I’m a “why” person. Sometimes I think it drives my husband crazy. I’m always searching for the answer. The underlying cause of any given thing. It kind of drives me. Maybe it drives me crazy. 🙂 Searching for the “why” is what led me to become saved. It also led me to heal and to reveal the turbulence of my childhood. Without that quest I would most certainly be in a different place.
The challenge of digging things from down deep has also produced in me a gift of being able to see underneath in many different situations. I can often see what is below other people. What drives them. What caused certain responses. It’s something I prayed for a long time ago. I prayed for wisdom. And I continually pray for God’s wisdom in almost every circumstance. Especially if someone asks me for advice or input. I may have developed some gifts along my journey, yet they are only useful if I use them through God, not me. I’m not that smart.
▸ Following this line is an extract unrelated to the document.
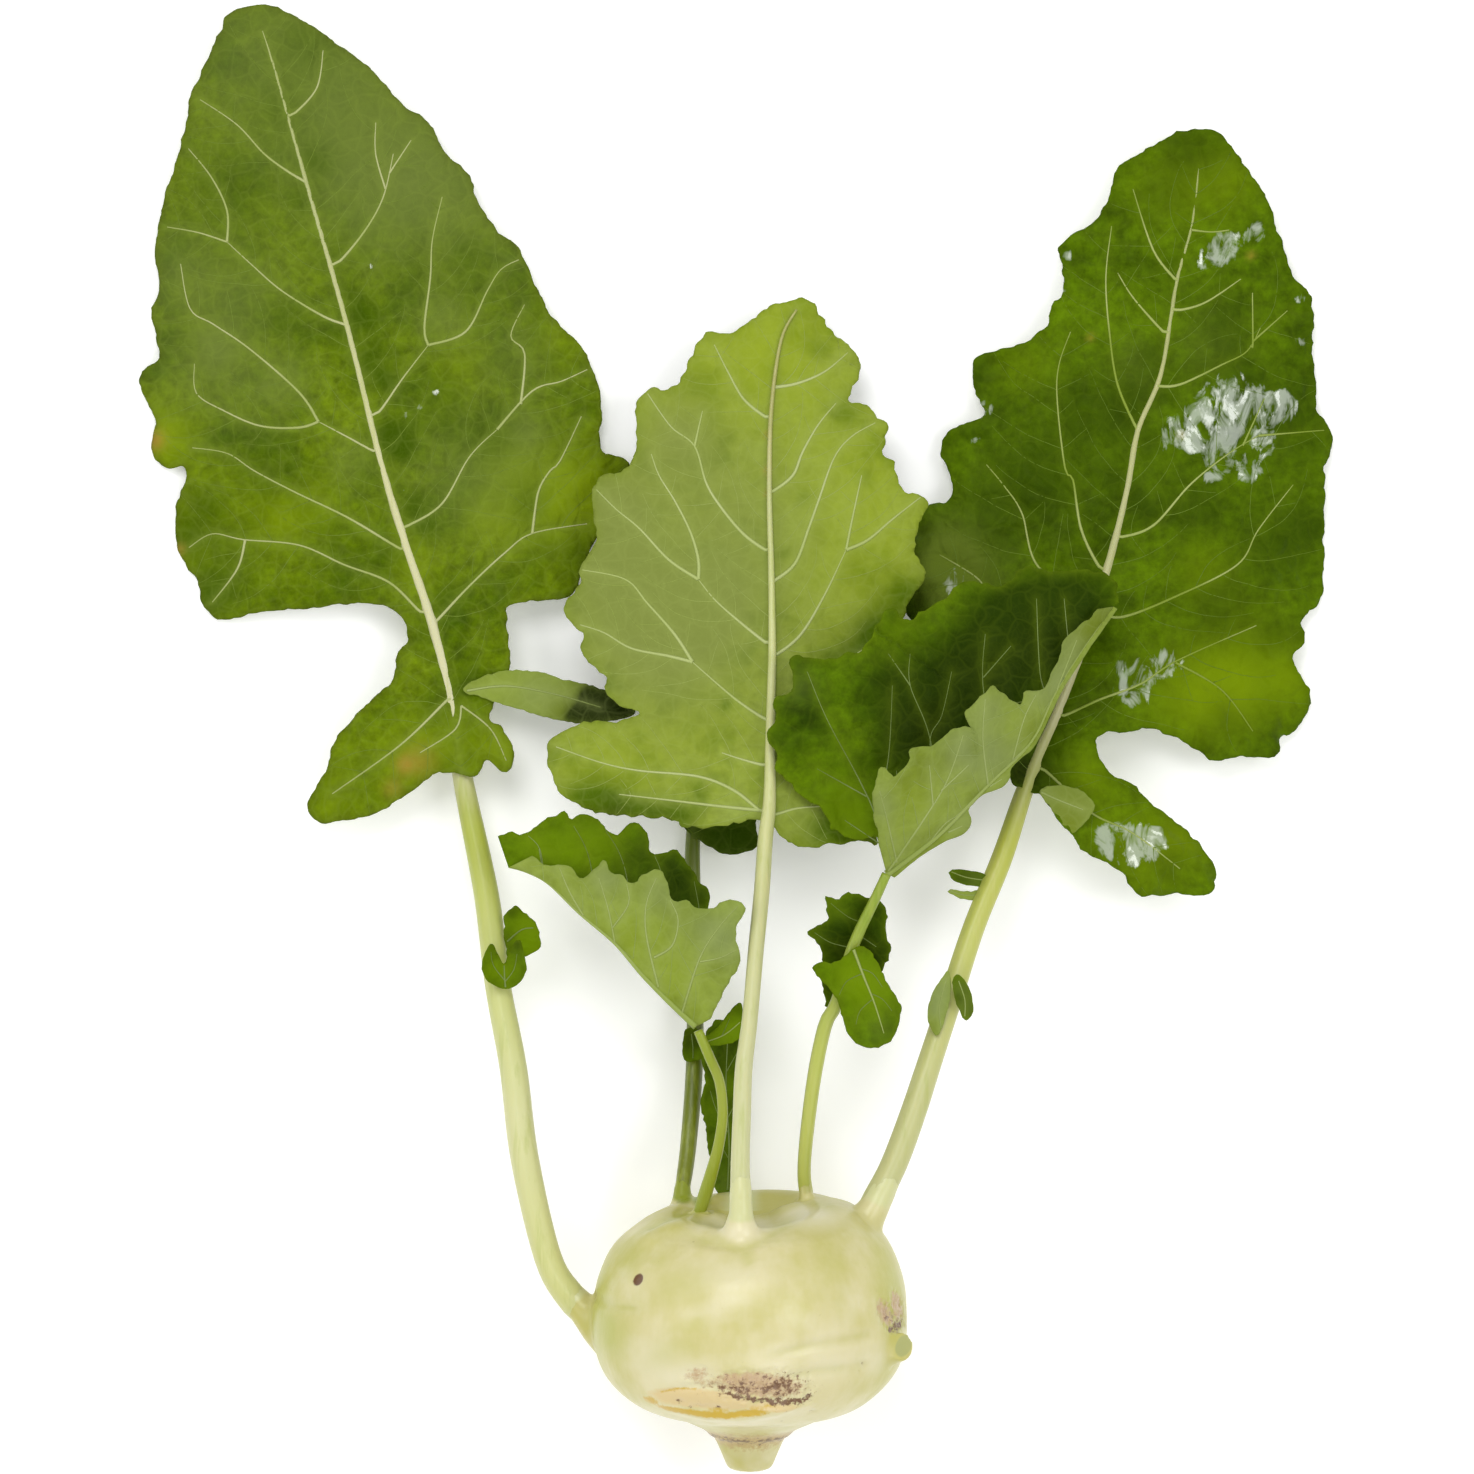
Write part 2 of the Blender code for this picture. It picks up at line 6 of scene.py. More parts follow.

This morning I didn’t feel gifted at all. I didn’t even feel like I wanted to face the day. Everything felt overwhelming and uncertain. I think that those times that I grabbed a cup of coffee and went to read my Bible may have circumvented some of the deeper issues that needed to surface. They have always been there, I just wasn’t willing to face them. A cup of coffee and a rush of the day seemed far better then being totally in my stuff.
Such as the depth of insecurity that arises within me at times. I mean to the point of just feeling down right ugly. Have you ever felt that way? It’s a terrible feeling. I find myself wanting to run around and fix myself so I don’t have to feel that way. Yet, amazingly, one prayer with a true surrender to God and that feeling was replaced by confidence and excitement. It was a true shift of the Creator not an avoidance of pain.
This morning it was financial. Feeling like how is it that I’m not making more money? I’ve always made money. And these bills feel overwhelming. I have a small financial issue that I need to talk to my husband about and everything in me doesn’t want to talk to him. I want to handle it, the last thing I want to do is ask for help. I want to be in control. So, once again a beautiful time with God, praying through agreements that I made as a young lady to not ever rely on anyone again and the issue went back to the small size that it had been before.
This seems to be new territory for me. Yet, I realized that I like being deep. I like searching and meeting God in places that are deep within my soul. It’s part of what makes me tick. I don’t know exactly where God will lead me through all this, yet all I know is that the visions He has placed within my heart are big indeed. Actually, huge. They are visions only accomplished through Him, for Him and because of Him. That is a beautiful place to be. What are your visions? What has God placed in your heart? I would love to hear.